When Qumulo Core removes a multipart upload, it frees up the space that the upload uses on the cluster. You can configure the expiry interval by using the Qumulo REST API or qq
CLI.
To configure the expiry interval for all current and future multipart uploads by using the qq
CLI, run the qq s3_modify_settings
command and the --multipart-upload-expiry-interval
flag and specify one of the following:
-
The string
never
. -
A string in the format
<quantity><units>
(without a space), where<quantity>
is a positive integer less than 100 and<units>
is one of the following strings:days
hours
minutes
months
weeks
In the following example, we instruct Qumulo Core to abort and clean up uploads that haven’t received data in more than 30 days.
$ qq s3_modify_settings \
--multipart-upload-expiry-interval 30days
In the following example, we disable automatic cleanup.
$ qq s3_modify_settings \
--multipart-upload-expiry-interval never
Aborting or Cleaning Up Multipart S3 Uploads Manually
Use the Qumulo REST API or qq
CLI to abort and clean up the upload. You need the bucket name and upload ID. For more information about looking up this information, see Listing Incomplete Multipart S3 Uploads.
If you are an administrative user or the user who initiated the upload, you can use the
AbortMultipartUpload
S3 API action.
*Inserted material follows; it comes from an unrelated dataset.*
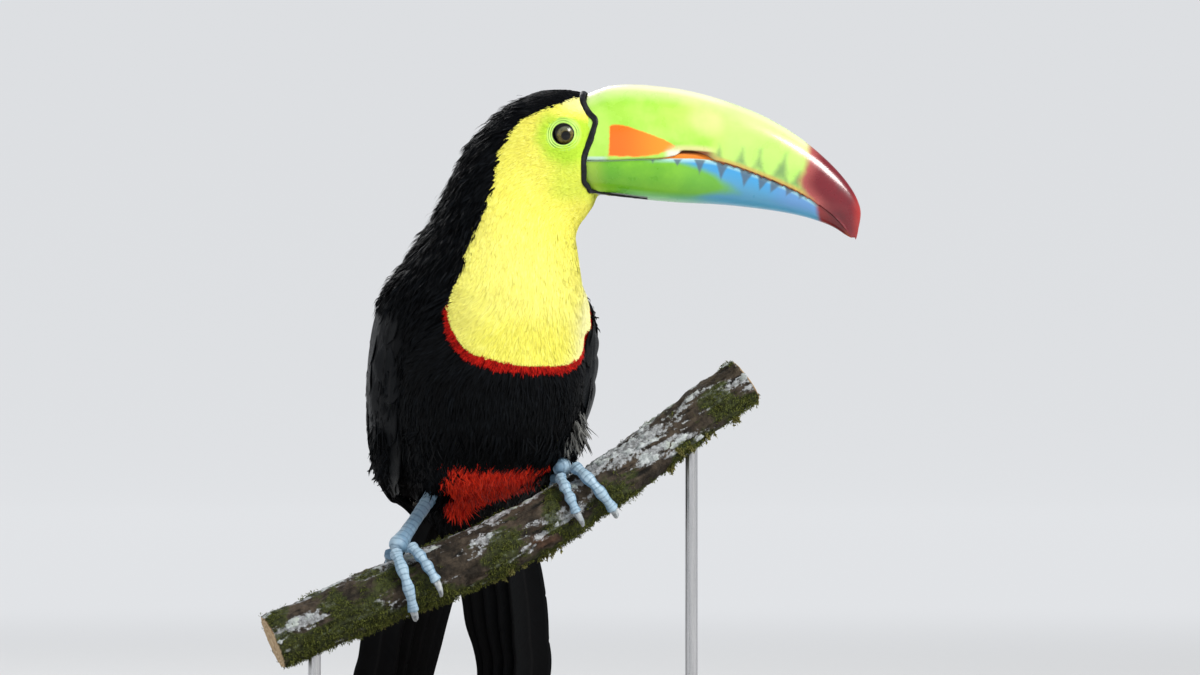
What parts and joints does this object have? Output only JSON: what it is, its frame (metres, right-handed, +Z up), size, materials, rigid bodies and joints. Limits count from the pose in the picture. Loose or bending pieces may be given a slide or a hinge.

In addition to the bucket name and upload ID, you also need the object key for the upload.-
To abort an upload by using the
qq
CLI, run theqq s3_abort_upload
command and specify the upload ID. For example:$ qq s3_abort_upload \ --bucket my-bucket \ --upload-id 000000000example
-
To abort an upload by using the Qumulo REST API, send a
DELETE
request to the/v1/s3/buckets/<bucket-name>/uploads/<upload-ID>
endpoint and specify the upload ID. For example:DELETE /v1/s3/buckets/my-bucket/uploads/000000000example
There is no response body for both the qq
CLI and REST API. Qumulo Core returns a 204 No Content
status code when the upload is aborted or the cleanup is complete.